● Work instructions
The output should consist solely of the line containing "Describe how this" and the lines that follow it through the end of the data below.

● Records to use
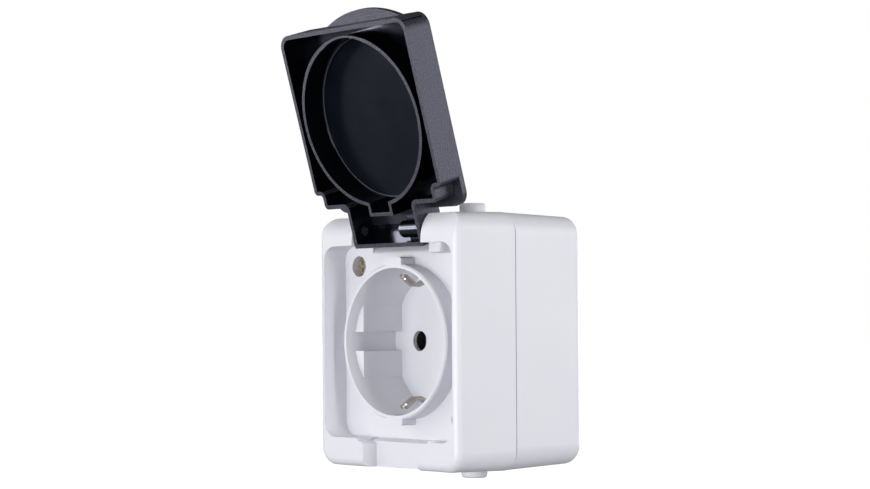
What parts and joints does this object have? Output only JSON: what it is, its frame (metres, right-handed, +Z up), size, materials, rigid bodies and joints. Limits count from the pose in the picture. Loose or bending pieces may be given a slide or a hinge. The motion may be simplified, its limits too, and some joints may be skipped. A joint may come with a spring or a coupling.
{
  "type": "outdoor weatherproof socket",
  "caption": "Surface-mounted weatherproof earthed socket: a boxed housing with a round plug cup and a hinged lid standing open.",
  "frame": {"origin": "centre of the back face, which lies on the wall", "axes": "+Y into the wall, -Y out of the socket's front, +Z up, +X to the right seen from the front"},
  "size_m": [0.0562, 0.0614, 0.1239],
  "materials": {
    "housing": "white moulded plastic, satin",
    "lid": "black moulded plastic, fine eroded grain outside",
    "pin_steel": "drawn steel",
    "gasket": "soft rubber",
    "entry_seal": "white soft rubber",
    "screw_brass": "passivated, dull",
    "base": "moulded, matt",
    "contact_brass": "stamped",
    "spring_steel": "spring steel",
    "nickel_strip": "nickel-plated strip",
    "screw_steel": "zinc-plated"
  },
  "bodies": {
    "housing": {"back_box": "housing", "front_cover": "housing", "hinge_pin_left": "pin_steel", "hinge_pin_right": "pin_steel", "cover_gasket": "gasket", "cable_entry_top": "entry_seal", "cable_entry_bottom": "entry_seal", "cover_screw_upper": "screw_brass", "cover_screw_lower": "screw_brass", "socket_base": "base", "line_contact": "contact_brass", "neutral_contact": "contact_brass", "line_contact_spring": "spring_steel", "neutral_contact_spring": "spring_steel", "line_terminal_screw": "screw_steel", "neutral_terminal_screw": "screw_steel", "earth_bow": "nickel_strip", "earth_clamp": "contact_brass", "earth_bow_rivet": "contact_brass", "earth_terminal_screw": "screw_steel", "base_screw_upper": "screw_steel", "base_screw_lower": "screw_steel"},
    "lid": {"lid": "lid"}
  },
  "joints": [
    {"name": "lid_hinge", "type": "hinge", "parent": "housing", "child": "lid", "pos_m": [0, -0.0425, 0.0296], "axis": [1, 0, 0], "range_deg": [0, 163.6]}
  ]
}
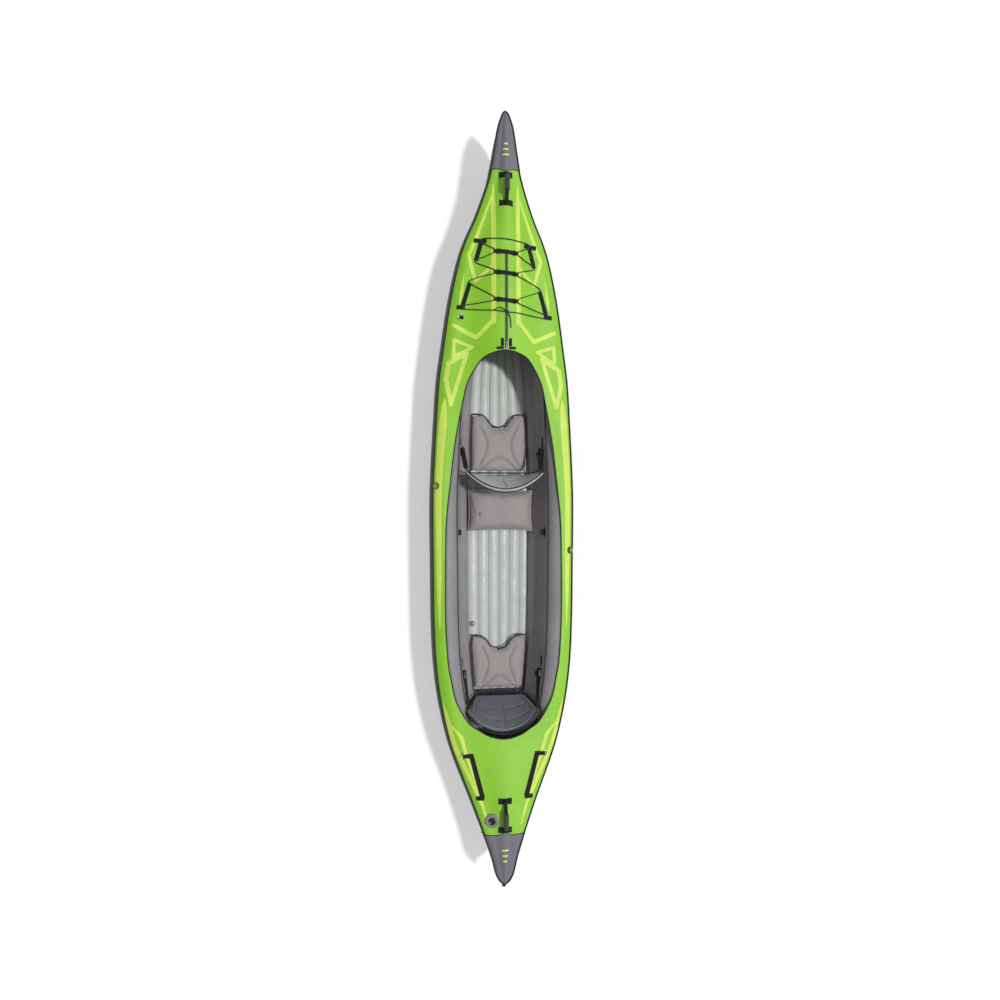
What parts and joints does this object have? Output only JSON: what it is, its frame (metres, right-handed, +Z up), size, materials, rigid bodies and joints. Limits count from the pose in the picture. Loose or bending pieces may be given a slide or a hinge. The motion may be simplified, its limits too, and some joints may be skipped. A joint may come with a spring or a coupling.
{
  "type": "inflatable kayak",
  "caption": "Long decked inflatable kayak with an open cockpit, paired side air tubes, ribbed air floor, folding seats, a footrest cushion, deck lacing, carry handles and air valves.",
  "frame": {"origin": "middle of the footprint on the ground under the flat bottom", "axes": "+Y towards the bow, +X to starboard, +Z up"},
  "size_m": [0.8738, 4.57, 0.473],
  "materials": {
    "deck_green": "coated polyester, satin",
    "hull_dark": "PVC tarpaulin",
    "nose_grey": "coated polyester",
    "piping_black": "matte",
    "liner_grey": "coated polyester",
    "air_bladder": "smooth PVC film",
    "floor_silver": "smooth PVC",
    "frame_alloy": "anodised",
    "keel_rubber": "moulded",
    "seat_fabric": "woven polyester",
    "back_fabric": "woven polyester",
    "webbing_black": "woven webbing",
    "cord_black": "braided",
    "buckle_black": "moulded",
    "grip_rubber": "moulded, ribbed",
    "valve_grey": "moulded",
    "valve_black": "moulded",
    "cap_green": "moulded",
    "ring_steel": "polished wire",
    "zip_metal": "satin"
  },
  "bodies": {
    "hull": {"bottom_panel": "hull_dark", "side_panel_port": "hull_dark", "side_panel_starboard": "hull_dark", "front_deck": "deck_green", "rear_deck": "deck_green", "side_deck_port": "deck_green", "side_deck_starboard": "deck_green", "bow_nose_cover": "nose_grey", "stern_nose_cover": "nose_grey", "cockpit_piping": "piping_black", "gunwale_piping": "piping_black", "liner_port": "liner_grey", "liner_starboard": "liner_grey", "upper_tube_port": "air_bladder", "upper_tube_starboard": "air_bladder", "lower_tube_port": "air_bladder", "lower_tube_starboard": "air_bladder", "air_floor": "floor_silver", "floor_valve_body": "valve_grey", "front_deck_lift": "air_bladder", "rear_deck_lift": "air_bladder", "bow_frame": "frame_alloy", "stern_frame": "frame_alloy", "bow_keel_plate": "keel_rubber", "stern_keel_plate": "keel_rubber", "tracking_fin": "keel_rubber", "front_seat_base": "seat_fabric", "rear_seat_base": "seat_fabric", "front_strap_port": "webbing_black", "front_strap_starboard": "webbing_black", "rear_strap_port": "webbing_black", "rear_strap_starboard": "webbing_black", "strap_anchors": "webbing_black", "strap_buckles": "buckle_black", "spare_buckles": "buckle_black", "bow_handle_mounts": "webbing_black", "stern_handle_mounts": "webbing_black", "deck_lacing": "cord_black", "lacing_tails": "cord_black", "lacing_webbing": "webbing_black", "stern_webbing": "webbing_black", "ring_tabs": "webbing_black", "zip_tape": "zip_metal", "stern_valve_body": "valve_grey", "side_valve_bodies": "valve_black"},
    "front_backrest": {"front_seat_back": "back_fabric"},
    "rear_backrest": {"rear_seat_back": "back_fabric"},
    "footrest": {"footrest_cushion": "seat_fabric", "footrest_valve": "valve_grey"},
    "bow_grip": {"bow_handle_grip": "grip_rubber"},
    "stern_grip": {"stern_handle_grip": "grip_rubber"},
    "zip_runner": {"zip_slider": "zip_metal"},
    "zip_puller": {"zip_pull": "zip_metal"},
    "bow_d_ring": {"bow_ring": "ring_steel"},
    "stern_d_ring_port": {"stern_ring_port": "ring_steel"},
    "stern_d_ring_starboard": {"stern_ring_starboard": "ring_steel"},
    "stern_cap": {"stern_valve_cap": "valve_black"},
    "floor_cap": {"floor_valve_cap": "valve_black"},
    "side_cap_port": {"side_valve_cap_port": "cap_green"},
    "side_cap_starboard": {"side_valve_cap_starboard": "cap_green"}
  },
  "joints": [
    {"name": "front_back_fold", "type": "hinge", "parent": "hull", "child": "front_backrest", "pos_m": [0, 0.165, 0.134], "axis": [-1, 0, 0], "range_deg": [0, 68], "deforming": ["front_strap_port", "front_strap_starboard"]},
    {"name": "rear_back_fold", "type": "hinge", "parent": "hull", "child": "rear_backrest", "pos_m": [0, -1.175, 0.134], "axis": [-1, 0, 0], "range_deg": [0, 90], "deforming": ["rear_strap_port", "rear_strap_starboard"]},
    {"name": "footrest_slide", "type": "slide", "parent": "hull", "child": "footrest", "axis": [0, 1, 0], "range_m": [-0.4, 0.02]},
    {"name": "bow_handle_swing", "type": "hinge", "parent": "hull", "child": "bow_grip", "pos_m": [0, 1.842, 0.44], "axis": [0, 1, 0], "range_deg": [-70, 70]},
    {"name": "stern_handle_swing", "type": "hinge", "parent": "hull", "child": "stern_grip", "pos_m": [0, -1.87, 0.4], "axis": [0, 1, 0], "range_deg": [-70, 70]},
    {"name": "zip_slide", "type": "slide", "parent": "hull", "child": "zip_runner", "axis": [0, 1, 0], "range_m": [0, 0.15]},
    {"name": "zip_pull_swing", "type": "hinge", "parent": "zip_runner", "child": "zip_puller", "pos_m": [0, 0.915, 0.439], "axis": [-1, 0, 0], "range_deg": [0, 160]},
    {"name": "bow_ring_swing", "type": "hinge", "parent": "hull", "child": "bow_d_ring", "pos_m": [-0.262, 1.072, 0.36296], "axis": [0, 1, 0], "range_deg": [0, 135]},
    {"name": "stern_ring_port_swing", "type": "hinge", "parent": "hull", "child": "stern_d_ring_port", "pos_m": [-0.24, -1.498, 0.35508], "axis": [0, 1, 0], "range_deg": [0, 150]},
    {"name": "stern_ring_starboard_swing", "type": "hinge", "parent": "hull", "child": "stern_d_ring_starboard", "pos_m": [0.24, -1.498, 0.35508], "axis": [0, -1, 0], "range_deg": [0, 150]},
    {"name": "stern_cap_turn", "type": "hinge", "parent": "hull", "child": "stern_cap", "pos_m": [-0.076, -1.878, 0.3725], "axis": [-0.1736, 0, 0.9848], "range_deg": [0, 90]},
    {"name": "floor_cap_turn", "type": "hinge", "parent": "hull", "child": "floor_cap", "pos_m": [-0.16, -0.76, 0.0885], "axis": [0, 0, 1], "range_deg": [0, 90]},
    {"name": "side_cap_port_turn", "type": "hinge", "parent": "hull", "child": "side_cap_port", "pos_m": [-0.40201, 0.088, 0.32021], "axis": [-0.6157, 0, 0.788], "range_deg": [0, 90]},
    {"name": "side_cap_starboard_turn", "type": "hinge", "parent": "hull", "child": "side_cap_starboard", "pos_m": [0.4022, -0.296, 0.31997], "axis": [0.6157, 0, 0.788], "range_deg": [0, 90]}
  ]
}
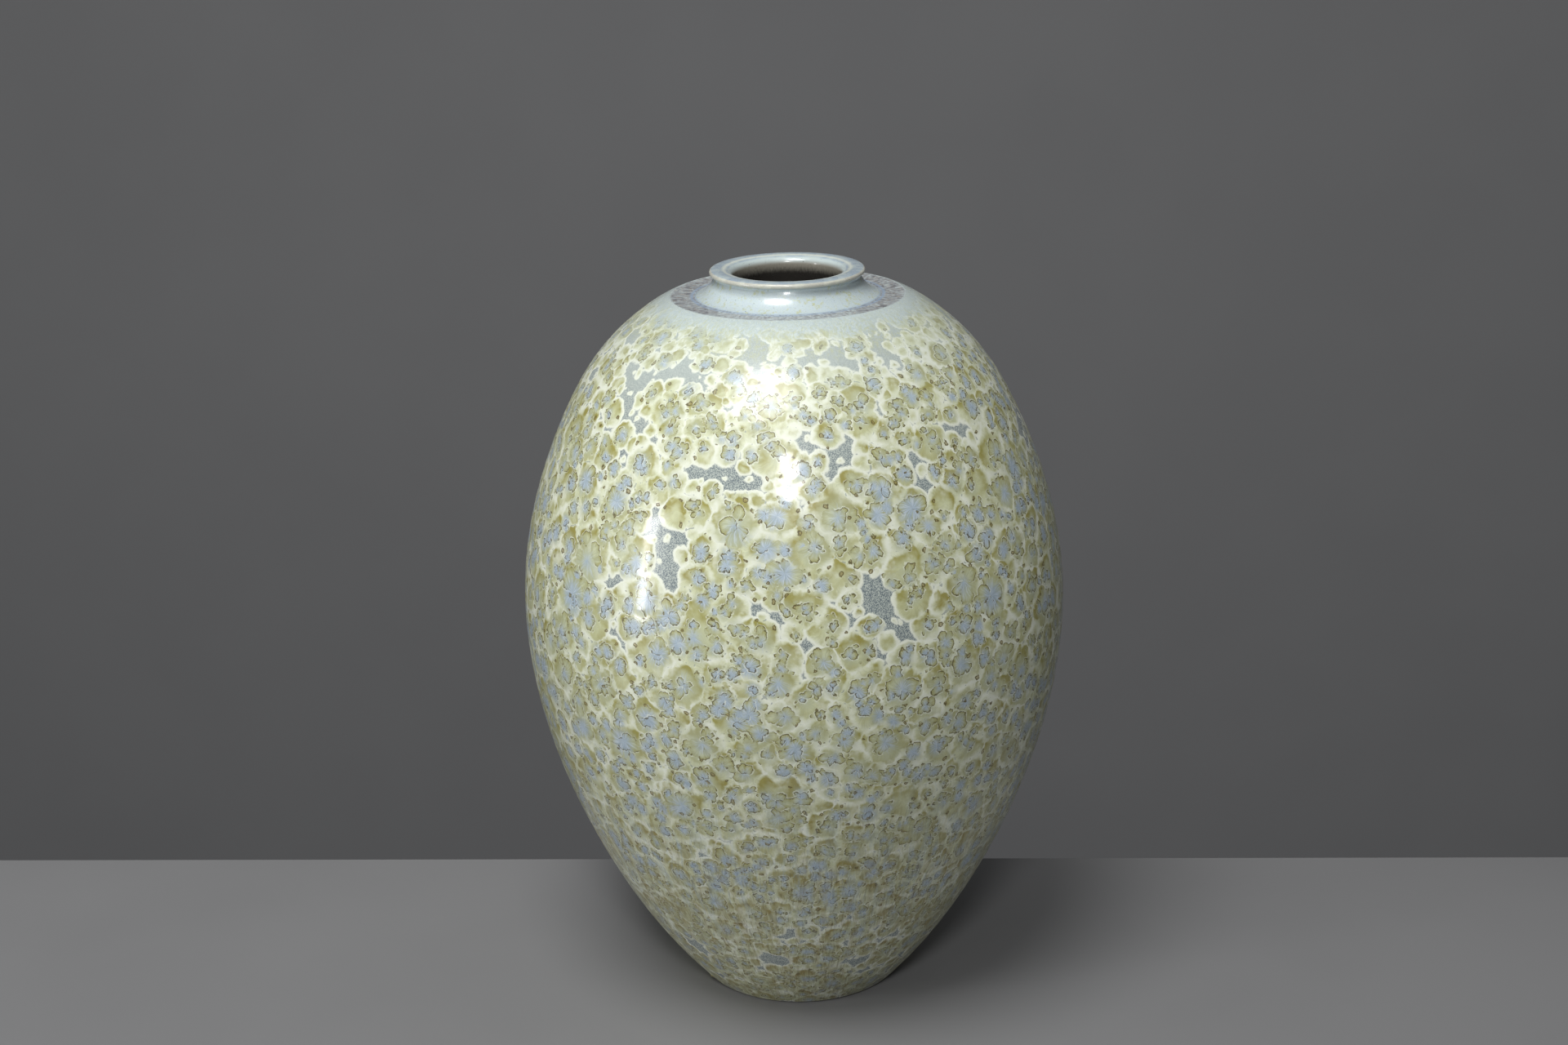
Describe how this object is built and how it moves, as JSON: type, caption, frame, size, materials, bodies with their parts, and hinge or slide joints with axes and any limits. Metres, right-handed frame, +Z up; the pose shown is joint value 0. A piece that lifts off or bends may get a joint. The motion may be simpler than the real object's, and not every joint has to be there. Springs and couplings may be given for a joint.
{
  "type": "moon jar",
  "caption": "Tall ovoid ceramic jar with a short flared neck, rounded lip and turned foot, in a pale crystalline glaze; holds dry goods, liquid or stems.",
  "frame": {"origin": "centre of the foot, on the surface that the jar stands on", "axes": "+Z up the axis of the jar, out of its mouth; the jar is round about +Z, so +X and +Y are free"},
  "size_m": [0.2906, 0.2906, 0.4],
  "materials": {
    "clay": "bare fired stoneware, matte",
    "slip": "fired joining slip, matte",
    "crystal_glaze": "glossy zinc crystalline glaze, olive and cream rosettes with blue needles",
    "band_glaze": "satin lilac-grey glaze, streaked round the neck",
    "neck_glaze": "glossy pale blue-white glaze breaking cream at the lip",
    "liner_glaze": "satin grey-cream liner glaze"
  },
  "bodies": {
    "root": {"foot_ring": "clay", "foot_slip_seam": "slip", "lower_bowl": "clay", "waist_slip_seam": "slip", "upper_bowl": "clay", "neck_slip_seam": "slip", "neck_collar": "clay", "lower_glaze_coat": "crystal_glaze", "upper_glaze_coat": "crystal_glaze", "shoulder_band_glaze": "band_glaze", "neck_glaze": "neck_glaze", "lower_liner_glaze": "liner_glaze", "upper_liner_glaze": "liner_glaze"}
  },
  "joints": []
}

● Correct answer
Describe how this object is built and how it moves, as JSON: type, caption, frame, size, materials, bodies with their parts, and hinge or slide joints with axes and any limits. Metres, right-handed frame, +Z up; the pose shown is joint value 0. A piece that lifts off or bends may get a joint. The motion may be simpler than the real object's, and not every joint has to be there. Springs and couplings may be given for a joint.
{
  "type": "moon jar",
  "caption": "Tall ovoid ceramic jar with a short flared neck, rounded lip and turned foot, in a pale crystalline glaze; holds dry goods, liquid or stems.",
  "frame": {"origin": "centre of the foot, on the surface that the jar stands on", "axes": "+Z up the axis of the jar, out of its mouth; the jar is round about +Z, so +X and +Y are free"},
  "size_m": [0.2906, 0.2906, 0.4],
  "materials": {
    "clay": "bare fired stoneware, matte",
    "slip": "fired joining slip, matte",
    "crystal_glaze": "glossy zinc crystalline glaze, olive and cream rosettes with blue needles",
    "band_glaze": "satin lilac-grey glaze, streaked round the neck",
    "neck_glaze": "glossy pale blue-white glaze breaking cream at the lip",
    "liner_glaze": "satin grey-cream liner glaze"
  },
  "bodies": {
    "root": {"foot_ring": "clay", "foot_slip_seam": "slip", "lower_bowl": "clay", "waist_slip_seam": "slip", "upper_bowl": "clay", "neck_slip_seam": "slip", "neck_collar": "clay", "lower_glaze_coat": "crystal_glaze", "upper_glaze_coat": "crystal_glaze", "shoulder_band_glaze": "band_glaze", "neck_glaze": "neck_glaze", "lower_liner_glaze": "liner_glaze", "upper_liner_glaze": "liner_glaze"}
  },
  "joints": []
}